Prens Harry ise İngiliz sivil toplum kuruluşu Halo Trust'u temsilen annesinin başlattığı bu yürüyüşü devam ettiriyor. Harry'nin amacı sadece annesini anma değil aynı zamanda Angola'da on yıllarca süren çatışmaların ardından hala tehdit oluşturan mayınlara dikkat çekmek. Yirmi yedi yıl süren bir iç savaşın mağduru olan Angola hala bu savaşın ciddi sonuçlarıyla mücadele ediyor. Afrika'da devam eden modern sömürü bir yana Harry'nin bu eylemini hatırlatmamızın sebebi günümüz dünyasında gönüllü mücadeleye örneklik oluşturması.
Bazen tek bir eylem, yüzlerce kez yapılan haberlerden, programlardan daha etkili ve etkin olabiliyor. Tek bir fotoğraf karesinin eşlik ettiği eylemsel bir mesaj binlerce kez yazılmış makalelerden de yayınlanmış çekimlerden de fazla anlam üretebiliyor. İşte adına sivil toplum dediğimiz, gönüllü katılım dediğimiz, aktivizm dediğimiz kavramlar bu nedenle her geçen gün daha fazla önem kazanıyor. Kapitalizmin, bireyselleşmenin hormonlu büyümesine karşılık erdem ve etik de varlığını sürdürmeye devam ediyor.
Modern dünyanın güç odakları demokratik bir toplum inşasına paralel değişiyor. Toplum bencil, pragmatik ve empat, farkındalığı yüksek iki ayrı kutbu besleyerek ilerliyor. İnsanlık, çağın hiçbir döneminde olmadığı kadar iki ayrı temel üzerinden ilerliyor. Bir tarafta kendilerini hayatın merkezine almış, sadece kendilerini düşünenler diğer tarafta varlıklarını diğer insanlar başta olmak üzere tüm canlılara, dünyaya adamış diğerkamlar…
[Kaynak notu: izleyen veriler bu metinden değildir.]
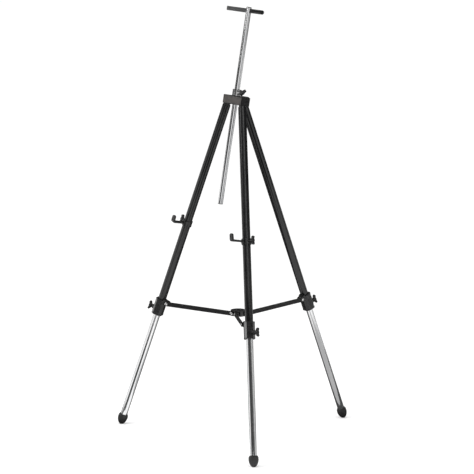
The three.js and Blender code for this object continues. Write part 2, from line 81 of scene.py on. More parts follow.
TONGUE_THICKNESS, TONGUE_HEIGHT = 7.0, 24.0
REAR_PIVOT_Y = 17.0
MAST_KNOB_TURN = -44.0

# Sizes of the visual model alone, in millimetres
CLAMP_BEVEL = 7.4
PIN_HALF = 11.5
RIB_PITCH, RIB_WIDTH, RIB_DEPTH = 5, 3.2, 1.05
BAR_SCREW_HOLE = 2.3
SCREW_HEIGHT = MAST_TOP - BAR_DROP - BAR_HEIGHT / 2

# Where a bevel is told from the faces beside it: its slant, and its area in square metres
BEVEL_SLANT, BEVEL_AREA = 0.68, 2e-5
CREASE = math.radians(32)

LEG_NAMES = ("front_left", "front_right", "rear")
STRAP_SIDE = {"front_left": 1, "front_right": -1, "rear": -1}
HUB_PIN = {"front_left": 18.0, "front_right": 18.0, "rear": 16.0}


# Frames -------------------------------------------------------------------------------


def frame_of(origin, x_axis, z_axis):
    """Matrix of a frame at origin, in metres, with the given X and Z axes."""
    x_axis = Vector(x_axis).normalized()
    z_axis = Vector(z_axis).normalized()
    y_axis = z_axis.cross(x_axis).normalized()
    x_axis = y_axis.cross(z_axis)
    made = Matrix((x_axis, y_axis, z_axis)).transposed().to_4x4()
    made.translation = Vector(origin)
    return made


def leg_frame(name):
    fold = JOINTS[f"leg_fold_{name}"]
    up = -Vector(JOINTS[f"leg_slide_{name}"]["axis"])
    outwards = Vector(fold["axis"]).cross(up)
    return frame_of(fold["pos_m"], outwards, up)


def knob_frame(joint_name, up):
    joint = JOINTS[joint_name]
    return frame_of(joint["pos_m"], joint["axis"], up)


def up_of(matrix):
    return matrix.to_3x3() @ Vector((0, 0, 1))


def local(x=0.0, y=0.0, z=0.0, turn=0.0, axis="Z"):
    """A move and a turn inside a frame, in millimetres and degrees."""
    return Matrix.Translation((x, y, z)) @ Matrix.Rotation(math.radians(turn), 4, axis)


# Turns that lay a solid drawn along Z down along X or Y
ALONG_X = Matrix.Rotation(math.pi / 2, 4, "Y")
ALONG_Y = Matrix.Rotation(-math.pi / 2, 4, "X")
# Turns for a prism whose outline is drawn in X and Z, or in Y and Z
STANDING = Matrix.Rotation(math.pi / 2, 4, "X")
ACROSS = Matrix.Rotation(math.pi / 2, 4, "Z") @ STANDING


# Mesh building ------------------------------------------------------------------------


def skinned(loops, closed=False):
    """Solid through loops of points, with flat ends, or joined end to end when closed.

    A loop of one point is a tip.
    """
    bm = bmesh.new()
    rings = [[bm.verts.new(point) for point in loop] for loop in loops]
    pairs = list(zip(rings, rings[1:]))
    if closed:
        pairs.append((rings[-1], rings[0]))
    for low, high in pairs:
        count = max(len(low), len(high))
        for i in range(count):
            j = (i + 1) % count
            if len(low) == 1:
                bm.faces.new((low[0], high[j], high[i]))
            elif len(high) == 1:
                bm.faces.new((low[i], low[j], high[0]))
            else:
                bm.faces.new((low[i], low[j], high[j], high[i]))
    if len(rings[0]) > 1 and not closed:
        bm.faces.new(list(reversed(rings[0])))
        bm.faces.new(rings[-1])
    bmesh.ops.recalc_face_normals(bm, faces=bm.faces)
    return bm


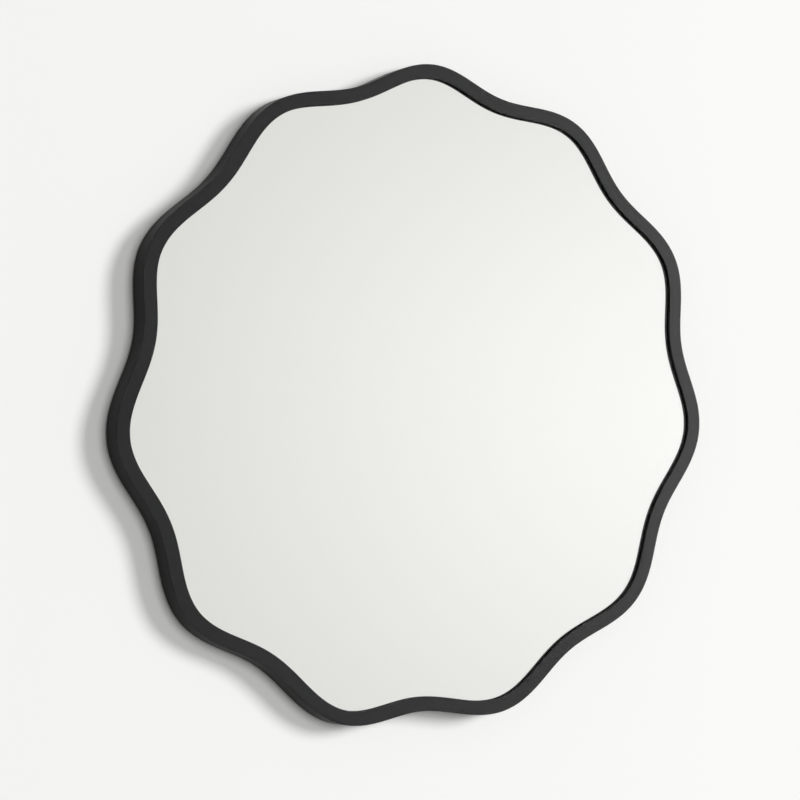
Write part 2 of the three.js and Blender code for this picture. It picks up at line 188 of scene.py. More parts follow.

Evrenin iyilik ve adalet üzerine ayakta durduğuna güneşi görmek kadar inanan kişiler olarak tarafımız belli. Diğerkamlık, DNA'larımıza, vücudumuzdaki hücrelerimize kadar sirayet etmiş durumda. Evrene hakikat gölgesinde Allah'ın iyilik eli olarak bahşedilmiş hediyenin farkında olmak bizim gibiler için paha biçilemez. Maddi olanın çekim gücüne karşılık manevi olanın iklimi gönüllü çalışmaları büyüten en önemli unsur olarak varlık gösteriyor. İnsana, kalbe, doğaya, hayata dokunmak için lüksünden, konforundan, zamanından, emeğinden harcayan insanlar üretmeye devam ediyor. Bencilliğe karşın merhametin gücü her zaman daha yoğun. Gönüllü hizmet, ortada kıymetli bir amaç varsa kendiliğinden merkezde buluşmanın yolunu buluyor.